Start

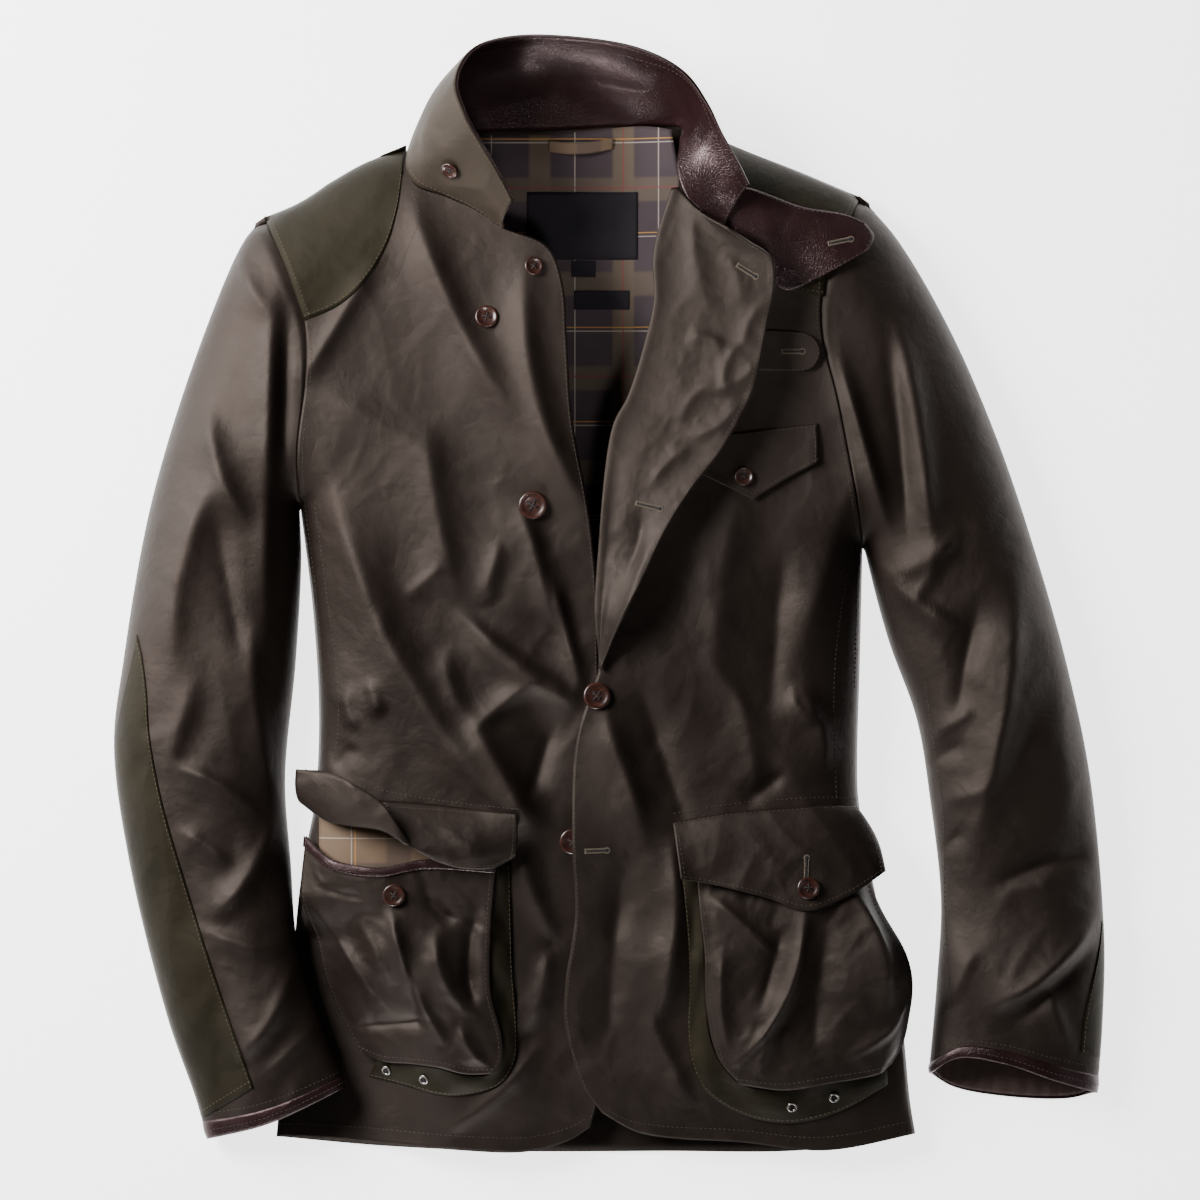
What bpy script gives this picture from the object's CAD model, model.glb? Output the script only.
# %% [markdown]
# # A waxed cotton field jacket
# The jacket lies on its back, seen from straight above. Each piece a maker would cut is a
# thin shell over a grid of two parameters, u across the piece and v along it.
# Tables and formulas are in millimetres, and meshes are made in metres.

import math

import bpy
import numpy as np
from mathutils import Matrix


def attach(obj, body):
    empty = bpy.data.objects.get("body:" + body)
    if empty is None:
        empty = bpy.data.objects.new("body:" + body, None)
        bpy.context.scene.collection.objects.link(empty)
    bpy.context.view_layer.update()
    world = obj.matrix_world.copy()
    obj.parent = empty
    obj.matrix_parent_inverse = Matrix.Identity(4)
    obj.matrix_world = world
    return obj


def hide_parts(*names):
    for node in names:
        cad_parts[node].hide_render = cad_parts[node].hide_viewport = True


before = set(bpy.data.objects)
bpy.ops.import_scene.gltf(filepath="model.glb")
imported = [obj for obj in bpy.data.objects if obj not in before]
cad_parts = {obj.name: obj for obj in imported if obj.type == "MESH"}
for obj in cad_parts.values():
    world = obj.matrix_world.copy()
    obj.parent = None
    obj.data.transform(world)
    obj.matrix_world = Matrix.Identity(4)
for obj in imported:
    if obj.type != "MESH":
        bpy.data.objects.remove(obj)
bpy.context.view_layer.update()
MM = 0.001
print("nodes:", len(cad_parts))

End

● **WORK TO DO**: Would you copy out each line exactly as written?

● **THE ANSWER**:
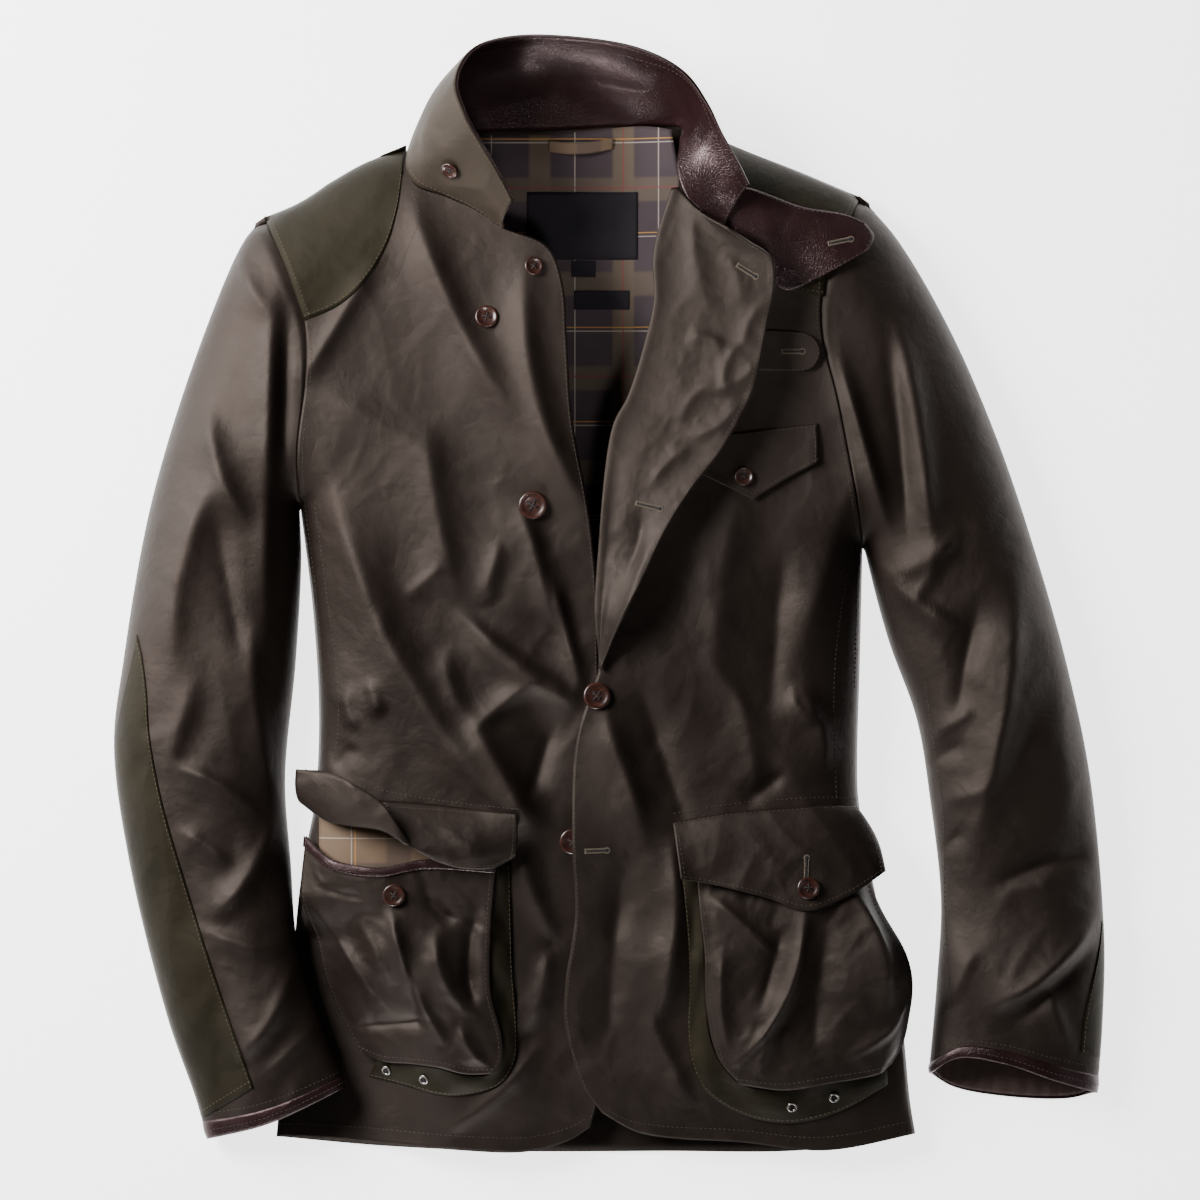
What bpy script gives this picture from the object's CAD model, model.glb? Output the script only.
# %% [markdown]
# # A waxed cotton field jacket
# The jacket lies on its back, seen from straight above. Each piece a maker would cut is a
# thin shell over a grid of two parameters, u across the piece and v along it.
# Tables and formulas are in millimetres, and meshes are made in metres.

import math

import bpy
import numpy as np
from mathutils import Matrix


def attach(obj, body):
    empty = bpy.data.objects.get("body:" + body)
    if empty is None:
        empty = bpy.data.objects.new("body:" + body, None)
        bpy.context.scene.collection.objects.link(empty)
    bpy.context.view_layer.update()
    world = obj.matrix_world.copy()
    obj.parent = empty
    obj.matrix_parent_inverse = Matrix.Identity(4)
    obj.matrix_world = world
    return obj


def hide_parts(*names):
    for node in names:
        cad_parts[node].hide_render = cad_parts[node].hide_viewport = True


before = set(bpy.data.objects)
bpy.ops.import_scene.gltf(filepath="model.glb")
imported = [obj for obj in bpy.data.objects if obj not in before]
cad_parts = {obj.name: obj for obj in imported if obj.type == "MESH"}
for obj in cad_parts.values():
    world = obj.matrix_world.copy()
    obj.parent = None
    obj.data.transform(world)
    obj.matrix_world = Matrix.Identity(4)
for obj in imported:
    if obj.type != "MESH":
        bpy.data.objects.remove(obj)
bpy.context.view_layer.update()
MM = 0.001
print("nodes:", len(cad_parts))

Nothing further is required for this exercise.